調査を拒否することはできず、もし調査を妨害した場合には罰金を支払わなければなりません。
市町村長の命令に違反した場合には50万円以下、立ち入り調査を拒否した場合には20万円以下の罰金がかせられます。
また、撤去命令に従わない場合には、所有者に代わって行政が解体工事を行う行政代執行が行われることもあります。
行政代執行の費用は所有者の負担となり、支払わない場合には財産の差し押さえも行われます。
空き家の解体費用が補助される?
空き家の問題点には解体費用が捻出できないこともあります。
そのため空き家の問題点を解消するために、自治体によっては補助金制度を設けている事例もみられます。

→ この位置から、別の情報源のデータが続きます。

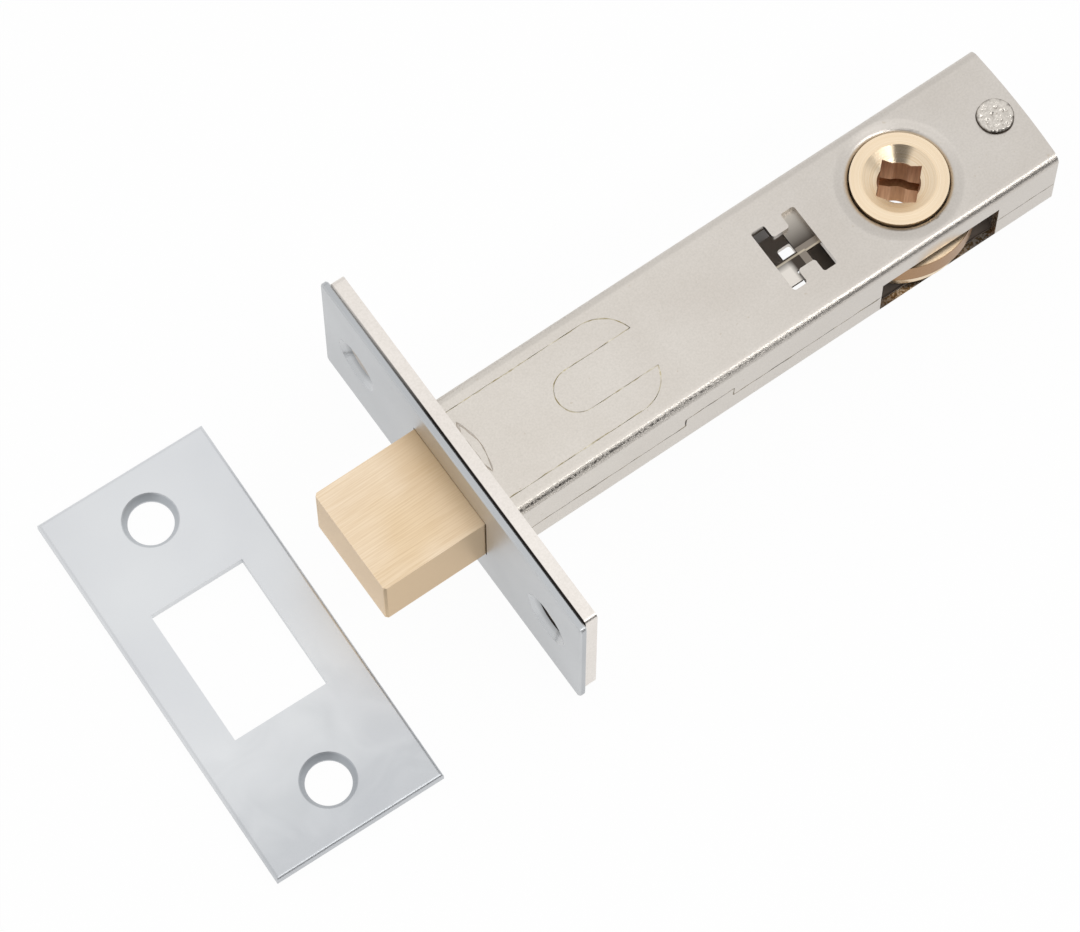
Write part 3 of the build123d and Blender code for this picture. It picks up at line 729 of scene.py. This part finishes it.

文京区の場合には、上限200万円までの解体費用の補助金を受け取れる制度が設けられています。
それから買い手や借り手が見つからないというのも空き家の問題点ですが、文京区には解体後の跡地を無償で借り上げるという措置もあります。
空き家を清潔にするサービスを利用する
所有している住宅が「特定空家等」に認定されてしまうと、固定資産税の負担が大きくのしかかります。
そこで活用したいのが、空き家を巡回してくれるサービスや清掃を行ってくれるサービス等です。
相続した空き家があるけれど、遠方に住んでいるのでなかなか自分では手入れが出来ないという時に便利なサービスになります。
近隣に住む方々に迷惑をかける心配もありませんし、何か異常があればすぐに知らせてもらえます。
空き家対策特別措置法を把握する
親が所有している住宅を将来受け継ぐ予定だけれど自分はそこに住まないという時には、その住宅が空き家になってしまう恐れがあります。
資産価値はどの程度あるのかや売却できるのかなども把握しておくのがおすすめです。早めに活用する方法を見つけるようにしましょう。
また、空き家対策特別措置法についてもきちんと把握しておくことが大切です。
「特定空家等」に認定されると、固定資産税の支払いが住宅用の6倍になってしまうこともあります。